CO 2 photoreduction using NiO/InTaO 4 in optical-fiber reactor for renewable energy

Abstract

The photocatalytic reduction of CO 2 into fuels provides a direct route to produce renewable energy from sunlight. NiO loaded InTaO 4 photocatalyst was prepared by a sol–gel method. Aqueous-phase CO 2 photoreduction was performed in a quartz reactor to search for the highest photoactivity in a series of NiO/InTaO 4 photocatalysts. Thereafter, the best NiO/InTaO 4 was dip coated on optical fibers and calcined at 1100 °C. A uniform NiO/InTaO 4 layer of 0.14 μm in thickness was observed on the optical fiber.

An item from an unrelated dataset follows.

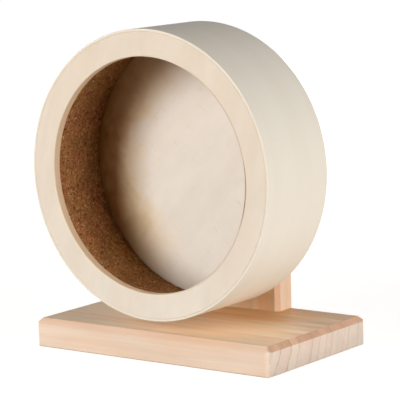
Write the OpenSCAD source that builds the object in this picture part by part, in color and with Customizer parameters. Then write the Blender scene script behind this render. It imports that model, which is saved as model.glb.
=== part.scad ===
// Wooden exercise wheel for a small rodent.
// A shallow drum of bent birch with a cork track turns on a ball bearing,
// held by a bolt in front of a pine upright that stands on a pine base.
// Millimetres. X runs across the base, Y from the open front to the back, Z up.
// The origin is the middle of the base's underside.

/* [Drum] */
// Outside diameter of the drum
wheel_d = 200; // [150:5:300]
// Depth of the drum, front face to back face
drum_depth = 70.5; // [50:0.5:110]
// Thickness of the bent band round the drum
rim_t = 1.7; // [1.2:0.1:3]
// Length of the glued scarf where the band's ends meet
scarf_l = 18; // [12:1:26]
// Thickness of the flat ring round the opening
ring_t = 6.2; // [4:0.1:9]
// Width of that ring, from the band to the opening
ring_w = 17.1; // [12:0.1:26]
// Rounding of the ring's edge at the opening
ring_ease = 0.8; // [0.3:0.1:1.2]
// Thickness of the cork track
cork_t = 5; // [3:0.5:7]
// Width of the seam where the cork strip's ends meet
cork_seam = 0.4; // [0.2:0.1:0.8]
// Thickness of the back disc
back_t = 4; // [3:0.5:6]
// Easing of the band's four thin edges
rim_ease = 0.3; // [0.1:0.1:0.4]
// How far the scarf's glue line runs past the faces of the band
scarf_over = 0.3; // [0.1:0.1:0.6]

/* [Hub] */
// Diameter of the wooden hub block
hub_d = 64; // [50:1:80]
// Thickness of the hub block
hub_t = 18; // [16.5:0.5:24]
// Chamfer round the hub's rear edge
hub_chamfer = 1.5; // [0.5:0.5:3]
// Free space in front of the bolt's head
head_room = 1.5; // [1:0.1:2]
// Free space round the corners of the bolt's head
head_side_room = 1; // [0.5:0.1:1.5]

/* [Bearing] */
// Outside diameter of the bearing
bearing_od = 22; // [21.5:0.1:24]
// Bore of the bearing
bearing_bore = 8; // [7.4:0.1:8.4]
// Width of the bearing
bearing_w = 7; // [6.6:0.1:8]
// Diameter of one ball
ball_d = 3.97; // [3.7:0.01:4.1]
// Number of balls
ball_count = 7; // [5:1:8]
// Radial gap between the shoulders of the two races
race_gap = 2.9; // [2.4:0.1:3.2]
// Running clearance between a ball and its grooves
ball_gap = 0.06; // [0.04:0.01:0.1]
// Chamfer on the corners of the races
race_chamfer = 0.3; // [0.1:0.1:0.4]
// Thickness of the sheet metal shields
shield_t = 0.3; // [0.2:0.05:0.35]
// How far a shield sits inside the face of the outer race
shield_inset = 0.3; // [0.1:0.05:0.35]
// Width of the step that a shield is pressed into
shield_seat = 0.75; // [0.5:0.05:0.9]
// Gap between a shield and the inner race
shield_gap = 0.35; // [0.25:0.05:0.5]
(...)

An optical-fiber photoreactor, comprised of ∼216 NiO/InTaO 4-coated fibers, was designed to transmit and spread light uniformly inside the reactor. The UV–vis spectra of powder InTaO 4 as well as NiO loaded InTaO 4 prepared via the same procedure indicated that both photocatalysts could absorb visible light. XRD confirmed that InTaO 4 was in single phase. Vapor-phase CO 2 was photocatalytically reduced to methanol using the optical-fiber reactor under visible light and real sunlight irradiation in a steady-state flow system. The rate of methanol production was 11.1 μmol/g h with light intensity of 327 mW/cm 2 at 25 °C. Increasing the reaction temperature to 75 °C increased the production rate to 21.0 μmol/g h. Methanol production rate was 11.30 μmol/g h by utilizing concentrated sunlight which was comparable to the result of using artificial visible light. The quantum efficiencies were estimated to be 0.0045% and 0.063% in aqueous-phase and optical-fiber reactors, respectively, per gram NiO/InTaO 4 photocatalyst. The quantum efficiency increased due to the superior light-energy utilization of NiO/InTaO 4 thin film in the optical-fiber reactor.